> **Data excerpt**:
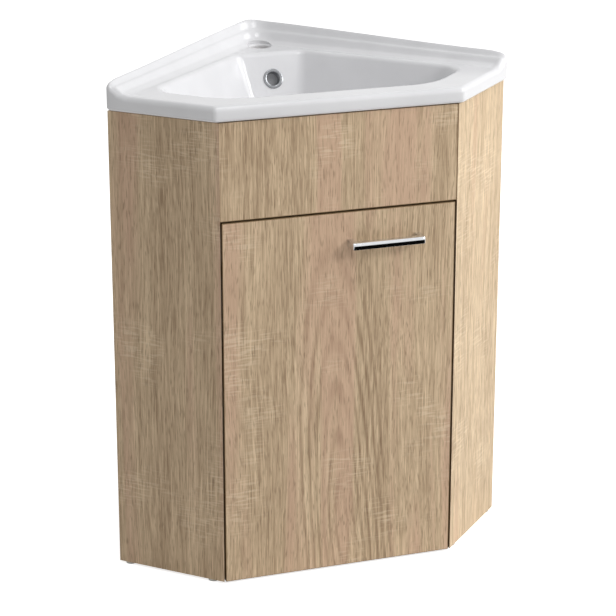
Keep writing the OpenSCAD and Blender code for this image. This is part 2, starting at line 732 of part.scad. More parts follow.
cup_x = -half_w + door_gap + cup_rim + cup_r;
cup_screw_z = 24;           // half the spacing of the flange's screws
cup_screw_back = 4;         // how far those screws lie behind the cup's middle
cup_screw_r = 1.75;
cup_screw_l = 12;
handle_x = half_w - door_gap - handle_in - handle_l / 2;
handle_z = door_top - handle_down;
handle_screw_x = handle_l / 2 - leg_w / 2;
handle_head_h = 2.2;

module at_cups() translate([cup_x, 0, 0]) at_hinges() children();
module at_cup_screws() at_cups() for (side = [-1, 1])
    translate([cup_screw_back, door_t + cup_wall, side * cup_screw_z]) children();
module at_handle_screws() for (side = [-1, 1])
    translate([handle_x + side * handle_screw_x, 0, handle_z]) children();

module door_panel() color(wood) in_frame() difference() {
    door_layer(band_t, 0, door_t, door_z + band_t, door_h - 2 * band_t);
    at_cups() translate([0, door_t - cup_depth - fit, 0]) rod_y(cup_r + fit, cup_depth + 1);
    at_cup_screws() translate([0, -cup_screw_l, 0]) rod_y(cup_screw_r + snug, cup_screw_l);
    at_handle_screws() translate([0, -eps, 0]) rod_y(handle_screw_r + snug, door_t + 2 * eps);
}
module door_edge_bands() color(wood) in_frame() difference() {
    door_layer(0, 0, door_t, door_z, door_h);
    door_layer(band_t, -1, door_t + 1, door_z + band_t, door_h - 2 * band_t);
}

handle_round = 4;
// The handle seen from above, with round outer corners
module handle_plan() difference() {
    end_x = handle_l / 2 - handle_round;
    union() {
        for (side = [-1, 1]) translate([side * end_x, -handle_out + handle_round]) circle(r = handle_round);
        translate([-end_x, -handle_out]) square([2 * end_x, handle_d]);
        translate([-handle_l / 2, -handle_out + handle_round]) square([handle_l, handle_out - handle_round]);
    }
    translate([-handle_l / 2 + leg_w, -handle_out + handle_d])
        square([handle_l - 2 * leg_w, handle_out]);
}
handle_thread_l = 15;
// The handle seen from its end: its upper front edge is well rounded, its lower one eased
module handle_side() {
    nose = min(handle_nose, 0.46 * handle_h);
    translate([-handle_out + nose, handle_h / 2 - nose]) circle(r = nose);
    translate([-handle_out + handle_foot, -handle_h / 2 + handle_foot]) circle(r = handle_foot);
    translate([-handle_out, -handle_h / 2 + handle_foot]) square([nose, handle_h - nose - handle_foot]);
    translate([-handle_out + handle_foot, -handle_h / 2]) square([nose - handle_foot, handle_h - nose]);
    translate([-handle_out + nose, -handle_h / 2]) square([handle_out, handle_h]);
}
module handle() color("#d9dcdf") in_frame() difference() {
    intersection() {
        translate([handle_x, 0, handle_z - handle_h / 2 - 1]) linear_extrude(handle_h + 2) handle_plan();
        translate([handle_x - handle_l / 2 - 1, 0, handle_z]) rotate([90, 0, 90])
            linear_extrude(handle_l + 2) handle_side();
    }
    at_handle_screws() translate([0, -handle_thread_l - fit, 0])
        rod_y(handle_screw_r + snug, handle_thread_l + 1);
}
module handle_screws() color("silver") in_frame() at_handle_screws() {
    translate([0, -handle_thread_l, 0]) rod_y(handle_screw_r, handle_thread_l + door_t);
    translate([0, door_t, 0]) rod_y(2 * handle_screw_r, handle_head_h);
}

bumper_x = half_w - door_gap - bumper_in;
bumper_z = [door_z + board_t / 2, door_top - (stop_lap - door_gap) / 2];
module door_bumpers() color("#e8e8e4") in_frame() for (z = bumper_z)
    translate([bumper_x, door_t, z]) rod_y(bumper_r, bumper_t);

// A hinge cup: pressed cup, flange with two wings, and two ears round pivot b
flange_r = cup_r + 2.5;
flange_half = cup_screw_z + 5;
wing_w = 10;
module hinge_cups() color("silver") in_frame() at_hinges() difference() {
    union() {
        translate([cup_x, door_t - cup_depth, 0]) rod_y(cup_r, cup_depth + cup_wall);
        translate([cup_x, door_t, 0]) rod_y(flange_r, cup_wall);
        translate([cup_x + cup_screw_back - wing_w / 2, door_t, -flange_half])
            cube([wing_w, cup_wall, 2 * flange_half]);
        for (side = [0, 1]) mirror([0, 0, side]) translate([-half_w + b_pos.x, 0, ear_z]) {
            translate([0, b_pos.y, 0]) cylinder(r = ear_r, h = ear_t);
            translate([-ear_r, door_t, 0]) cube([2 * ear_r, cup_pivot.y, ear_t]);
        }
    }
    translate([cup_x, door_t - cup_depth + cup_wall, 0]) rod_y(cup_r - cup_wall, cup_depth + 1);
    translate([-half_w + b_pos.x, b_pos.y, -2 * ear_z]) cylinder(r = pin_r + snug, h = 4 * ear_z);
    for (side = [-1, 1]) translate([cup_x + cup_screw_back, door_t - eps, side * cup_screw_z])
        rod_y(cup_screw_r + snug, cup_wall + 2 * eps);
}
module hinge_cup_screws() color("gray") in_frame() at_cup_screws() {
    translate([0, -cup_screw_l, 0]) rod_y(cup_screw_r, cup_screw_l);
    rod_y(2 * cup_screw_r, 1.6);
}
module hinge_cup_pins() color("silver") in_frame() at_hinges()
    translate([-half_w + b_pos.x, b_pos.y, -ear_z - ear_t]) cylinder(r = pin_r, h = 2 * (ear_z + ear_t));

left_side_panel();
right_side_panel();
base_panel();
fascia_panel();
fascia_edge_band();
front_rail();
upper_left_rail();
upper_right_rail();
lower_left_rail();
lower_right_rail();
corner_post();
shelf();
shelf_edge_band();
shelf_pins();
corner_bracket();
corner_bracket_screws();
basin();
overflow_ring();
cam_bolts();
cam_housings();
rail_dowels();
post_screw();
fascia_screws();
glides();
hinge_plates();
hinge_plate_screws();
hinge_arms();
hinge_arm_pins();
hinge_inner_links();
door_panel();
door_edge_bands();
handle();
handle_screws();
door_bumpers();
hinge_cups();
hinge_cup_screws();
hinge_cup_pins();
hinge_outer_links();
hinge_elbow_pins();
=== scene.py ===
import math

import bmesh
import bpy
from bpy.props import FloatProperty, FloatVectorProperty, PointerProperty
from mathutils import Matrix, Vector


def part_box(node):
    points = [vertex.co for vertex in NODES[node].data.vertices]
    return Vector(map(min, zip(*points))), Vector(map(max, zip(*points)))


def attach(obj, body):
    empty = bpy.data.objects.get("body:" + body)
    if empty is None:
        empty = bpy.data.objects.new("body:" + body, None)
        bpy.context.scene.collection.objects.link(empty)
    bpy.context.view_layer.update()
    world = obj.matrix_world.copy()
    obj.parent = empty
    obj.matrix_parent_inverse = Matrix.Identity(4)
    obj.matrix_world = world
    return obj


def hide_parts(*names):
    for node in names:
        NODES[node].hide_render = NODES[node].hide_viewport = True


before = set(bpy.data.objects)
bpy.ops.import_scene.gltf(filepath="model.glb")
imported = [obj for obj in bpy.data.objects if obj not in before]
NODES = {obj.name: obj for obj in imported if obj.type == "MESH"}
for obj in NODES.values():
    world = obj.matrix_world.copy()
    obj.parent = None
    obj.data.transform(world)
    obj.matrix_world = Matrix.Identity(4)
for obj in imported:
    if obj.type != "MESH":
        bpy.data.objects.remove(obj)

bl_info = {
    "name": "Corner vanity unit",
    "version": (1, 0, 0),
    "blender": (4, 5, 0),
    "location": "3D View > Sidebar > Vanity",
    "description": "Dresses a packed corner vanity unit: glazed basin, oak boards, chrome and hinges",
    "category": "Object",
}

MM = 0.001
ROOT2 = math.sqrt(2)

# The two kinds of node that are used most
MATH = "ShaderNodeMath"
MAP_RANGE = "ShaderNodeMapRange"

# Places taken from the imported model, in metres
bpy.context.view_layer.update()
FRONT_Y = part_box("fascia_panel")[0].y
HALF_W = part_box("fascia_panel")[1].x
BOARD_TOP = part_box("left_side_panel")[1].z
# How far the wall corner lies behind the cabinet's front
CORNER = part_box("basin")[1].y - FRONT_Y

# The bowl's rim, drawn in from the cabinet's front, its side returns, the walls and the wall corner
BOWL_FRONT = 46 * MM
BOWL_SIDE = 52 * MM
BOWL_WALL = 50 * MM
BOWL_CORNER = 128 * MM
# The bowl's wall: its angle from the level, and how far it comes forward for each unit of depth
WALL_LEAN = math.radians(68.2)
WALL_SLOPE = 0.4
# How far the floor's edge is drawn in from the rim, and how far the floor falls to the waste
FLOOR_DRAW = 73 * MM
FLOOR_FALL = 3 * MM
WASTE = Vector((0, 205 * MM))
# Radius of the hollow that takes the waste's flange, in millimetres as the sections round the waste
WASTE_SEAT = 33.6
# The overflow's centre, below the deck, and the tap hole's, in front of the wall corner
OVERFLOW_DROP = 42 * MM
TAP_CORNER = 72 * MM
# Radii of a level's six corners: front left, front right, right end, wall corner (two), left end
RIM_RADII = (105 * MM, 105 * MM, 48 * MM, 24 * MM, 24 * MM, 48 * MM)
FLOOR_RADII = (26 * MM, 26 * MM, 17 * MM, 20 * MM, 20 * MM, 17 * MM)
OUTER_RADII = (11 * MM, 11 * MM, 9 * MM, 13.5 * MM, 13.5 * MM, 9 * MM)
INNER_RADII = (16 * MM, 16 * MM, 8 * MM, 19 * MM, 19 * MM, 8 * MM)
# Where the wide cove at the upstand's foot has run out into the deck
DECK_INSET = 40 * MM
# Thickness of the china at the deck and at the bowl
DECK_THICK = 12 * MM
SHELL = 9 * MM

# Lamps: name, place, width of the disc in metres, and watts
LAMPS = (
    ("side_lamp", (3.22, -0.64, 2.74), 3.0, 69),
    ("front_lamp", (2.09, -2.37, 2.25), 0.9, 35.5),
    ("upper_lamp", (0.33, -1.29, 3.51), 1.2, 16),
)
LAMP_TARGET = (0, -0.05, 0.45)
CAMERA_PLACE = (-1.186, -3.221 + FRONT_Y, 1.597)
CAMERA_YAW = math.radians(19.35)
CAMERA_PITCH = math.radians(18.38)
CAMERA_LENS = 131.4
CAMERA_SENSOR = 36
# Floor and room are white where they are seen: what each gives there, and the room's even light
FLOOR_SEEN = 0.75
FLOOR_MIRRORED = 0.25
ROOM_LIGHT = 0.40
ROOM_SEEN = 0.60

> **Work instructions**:
Return, please, the lines of the data from the first through the line containing "handle_head_h = 2.2;", both kept, exactly as they stand and nothing more.

> **Result of the exercise**:
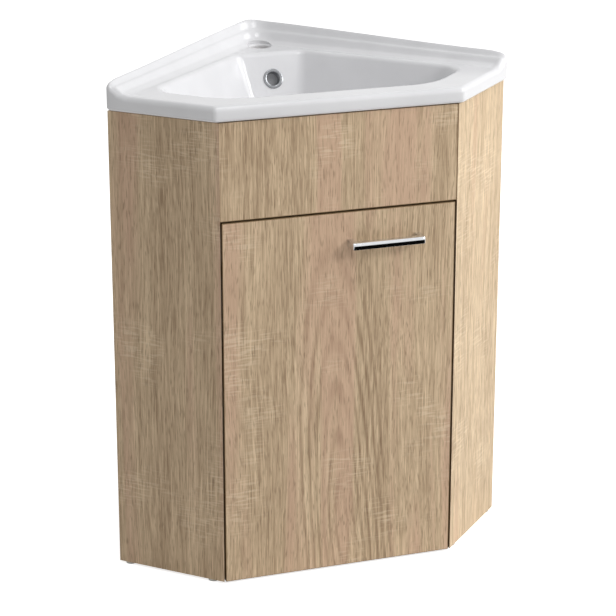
Keep writing the OpenSCAD and Blender code for this image. This is part 2, starting at line 732 of part.scad. More parts follow.
cup_x = -half_w + door_gap + cup_rim + cup_r;
cup_screw_z = 24;           // half the spacing of the flange's screws
cup_screw_back = 4;         // how far those screws lie behind the cup's middle
cup_screw_r = 1.75;
cup_screw_l = 12;
handle_x = half_w - door_gap - handle_in - handle_l / 2;
handle_z = door_top - handle_down;
handle_screw_x = handle_l / 2 - leg_w / 2;
handle_head_h = 2.2;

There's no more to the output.